Cherry Pie Hospitality – the new restaurant group formed by former F.E.E.D. TX personnel Lee Ellis, Jim Mills, Susan Molzan, Lisa Gochman and others – has had a busy month. Within a week of announcing the group’s formation, they also announced its first new concept – and it’s already open to the public. State Fare Kitchen & Bar has taken over the space formerly occupied by Pour Society (one of the three failed Houston restaurants from celebrity chef Bradley Ogden) and is bringing a taste of Texas cooking to Memorial Gateway.

It may seem quick, but before news of the restaurant group’s formation, the Cherry Pie team was behind the scenes at Pour Society serving un-marked menus for weeks, making changes based on customer feedback. Ellis, Mills (culinary directory) and Bill McKinley (executive chef) have done the research, they’ve printed their fourth revised menu, and they’re ready for you.

Changes to the interior haven’t been made, but blueprints have been drawn. (When we visited the restaurant still sported the Pour Society sign.) The restaurant plans to stay open during renovation – long nights and weekends are ahead for their contractor. Watch for a before-and-after look at the renovation in an upcoming SideDish. With Ellis involved in the design, you know there will be some funky flare. (Have you seen his retro-style sign over at Lee’s Fried Chicken and Donuts?)

For now, the restaurant is serving the same menu for lunch and dinner. As guests of the restaurant last week, we stopped in to sample a few dishes, and by a few, we mean 18 (yikes), and that doesn’t even include the sides. It was one of the most extensive tastings we’ve experienced in a good awhile, but service was swift, and there’s not a dish we wouldn’t recommend.


Dill pickle dip with barbecue chips

To start there’s an assortment of dips designed to share. Creamy black bean-bacon dip ($7), jalapeño-onion dip ($8), queso blanco with green chiles ($9) and dill pickle dip ($8, photo above) served with house-made barbecue potato chips are all tributes to Texas comfort food.

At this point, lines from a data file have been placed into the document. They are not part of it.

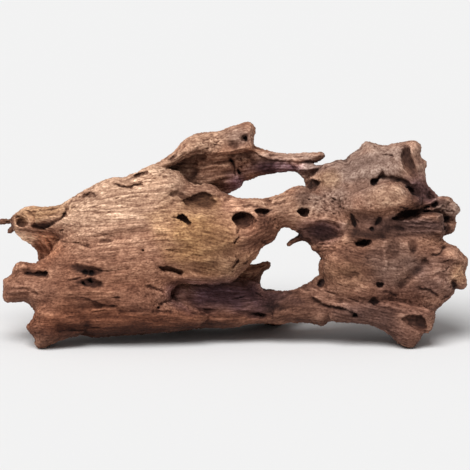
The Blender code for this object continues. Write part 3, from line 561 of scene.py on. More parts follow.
# A torn edge is a line drawn with the low side on its right hand: how far the low side is let
# down, how wide it comes back up, and how far the high side curls up.
TORN_EDGES = (
    (((64, 238), (57, 241), (54, 246), (50, 252), (47, 257), (41, 261), (34, 262.5)), 3.0, 7.0,
      0.8),
    (((66, 212), (63, 217.5), (57, 220.5), (53, 223.5), (49, 227), (44, 228.5)), 2.2, 3.0, 0.8),
    (((166, 168), (172, 163), (178, 159), (183, 155.5), (190, 152.5), (200, 150.3), (212, 152),
      (222, 152.6), (231, 151)), 2.6, 4.0, 0.8),
    (((232, 151), (240, 149), (248, 147.6), (254, 150.5), (260, 154.5), (266, 157.5), (274, 158.8),
      (284, 159.6), (297, 160.6)), 3.0, 5.0, 0.6),
    (((322, 166), (312, 169), (301, 169.5)), -2.6, 4.0, -0.6),
    (((322, 166), (318, 171.5), (314, 175.5), (310, 177.5), (314, 179.7), (320, 180)), 3.2, 3.5,
      0.6),
    (((171, 196), (180, 197.5), (186, 199)), -2.2, 3.0, 0.0),
    (((86, 297), (90, 298), (96, 300.5), (104, 303.5), (117, 305)), 1.8, 4.0, 0.5),
    (((421, 198), (416, 196), (411, 194.5), (405, 189), (399, 184.5), (390, 182.5), (380, 183.3),
      (372, 186)), 2.4, 4.0, 0.8),
    (((396, 209), (404, 207.5), (412, 204), (420, 200), (422, 196)), 1.6, 3.0, 0.4),
    (((400, 221.5), (412, 221.3), (426, 221.6), (440, 221.3)), 1.0, 3.0, 0.4),
    (((313, 297), (322, 302.5), (333, 305.5), (346, 307.5), (356, 313)), 2.2, 5.0, 0.7),
    (((419, 286), (426, 287.3), (432, 289.5), (437, 294)), 1.4, 3.0, 0.4),
    (((315, 238.5), (324, 240), (334, 238), (340, 236)), -1.6, 3.0, 0.0),
    (((437, 212), (444, 208), (448, 202)), 1.6, 3.0, 0.5),
    (((432, 253.6), (438, 253), (441, 249), (443, 245.5)), 1.4, 3.0, 0.6),
)
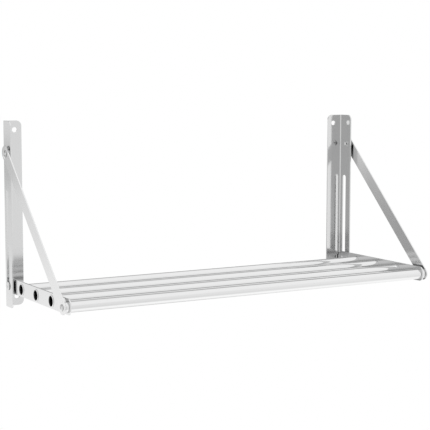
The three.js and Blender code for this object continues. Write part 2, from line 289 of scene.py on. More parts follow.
def pale_floor_material():
    """Pale paint that turns, between FADE_START and FADE_END from the middle, into a plain white glow."""
    material = bpy.data.materials.new("pale_floor")
    material.use_nodes = True
    graph = Graph(material.node_tree)
    place = graph.node("ShaderNodeTexCoord", output=3)
    across = graph.node("ShaderNodeSeparateXYZ", inputs={0: place}, output=0)
    deep = graph.node("ShaderNodeSeparateXYZ", inputs={0: place}, output=1)
    from_middle = across.maths("SQRT", across * across + deep * deep)
    paint = graph.node("ShaderNodeBsdfDiffuse", inputs={"Color": FLOOR_PAINT})
    glow = graph.node("ShaderNodeEmission", inputs={"Color": (1, 1, 1, 1), "Strength": 1})
    fade = graph.ease(from_middle, FADE_START, FADE_END)
    shade = graph.node("ShaderNodeMixShader", inputs={0: fade, 1: paint, 2: glow})
    graph.node("ShaderNodeOutputMaterial", inputs={0: shade})
    return material


floor = floor_disc("floor")
floor.data.materials.append(pale_floor_material())
floor.visible_glossy = False
print("floor", FLOOR_DROP, "m below the brackets")

# %% [markdown]
# ## Five steels
# All the steel is the same alloy, finished in different ways. Sheet that was rolled and then polished keeps
# faint lines along its length, and the brackets, the arms and the struts differ a little in tone and in
# gloss. A tube is drawn through a die before it is polished, so its lines run along it too, and it is the
# glossiest. Rivets are turned or pressed and look greyer. The lines could come from a painted texture, but
# noise that is stretched along a piece never repeats and has no seam. So a finish here is a base tone, a
# roughness that wanders a little, and a bump of fine lines stretched along the piece.

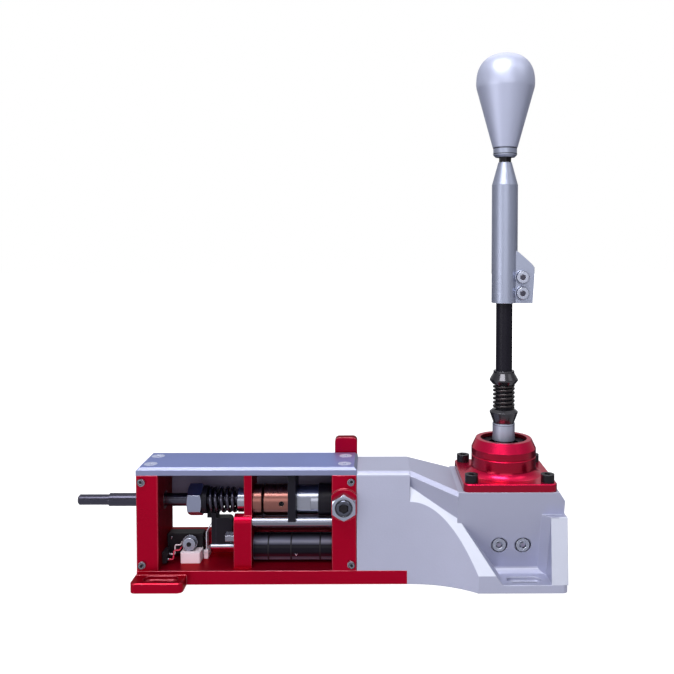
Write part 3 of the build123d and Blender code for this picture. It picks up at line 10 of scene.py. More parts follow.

There are plenty of other small plates, too, like the not-too-sweet chunky shrimp cocktail ($17, photo below), which is just right with a squeeze of lime and some chopped jalapeno.


Shrimp cocktail

The outdoors temperature is getting up there, but ask the restaurant management to crank the AC so you can order the gumbo ($15, photo below) and chicken tortilla soup ($9). The dark roux gumbo is filled with shrimp, andouille sausage, crab and chicken, served with a side of rice. It might be one of the best gumbos in the city.



You can also order a bowl of the beef chili ($9, photo below) made with pasilla and ancho chiles (no beans, here) or have it as a Frito pie. The chili is noteworthy on its own, packing plenty depth and richness … the layer of crunchy Fritos only makes it bigger and better.


Beef chili served as a Frito pie

By this point, you’re reaching for a drink, something to offset the salty overload. And cocktails here – created by beverage directory Laurie Harvey – are worth reaching for. If the Frito pie is calling your name, pair it with the Garden Variety (photo below), a mix of Thai chile-infused vodka, lemongrass, ginger, cucumber and citrus.


The Garden Variety cocktail

Back to the food. The Dixie burger (pimiento cheese, crispy onions, barbecue sauce, $17) and the Hicksburger (pastrami, grilled onion, gruyere, chicken-fried fries, Lee’s burger sauce, $19, photo below) are as ridiculous and messy as they sound.


The Hicksburger

A pan-seared petit filet ($28) is served old-school steakhouse-style, with a side of mashed potatoes, a small bowl of gravy and a chopped salad.

New Orleans-style barbecue shrimp ($28, photo below) served on creamy grits is another standout. Shrimp and grits are fairly common on Houston restaurant menus, and we’re often disappointed. Not here.


Shrimp and grits

And let’s not overlook the menu section devoted to mac ‘n’ cheese. We think sharing is the best way to go here – remember, you’re probably already full from those dips and starters. The Mac Daddy ($22, photo below) starts with their two-cheese mac ‘n’ cheese and then is topped with tender beef short rib and roasted shallots.


The Mac Daddy mac ‘n’ cheese

If you’ve saved room for desserts, State Fare serves a daily treat from Petite Sweets’ pastry chef Susan Molzan, whose dessert shop on West Alabama is now a Cherry Pie Hospitality concept. Unfortunately, even with the waitstaff pulling dishes away to help save room for the next round, we didn’t.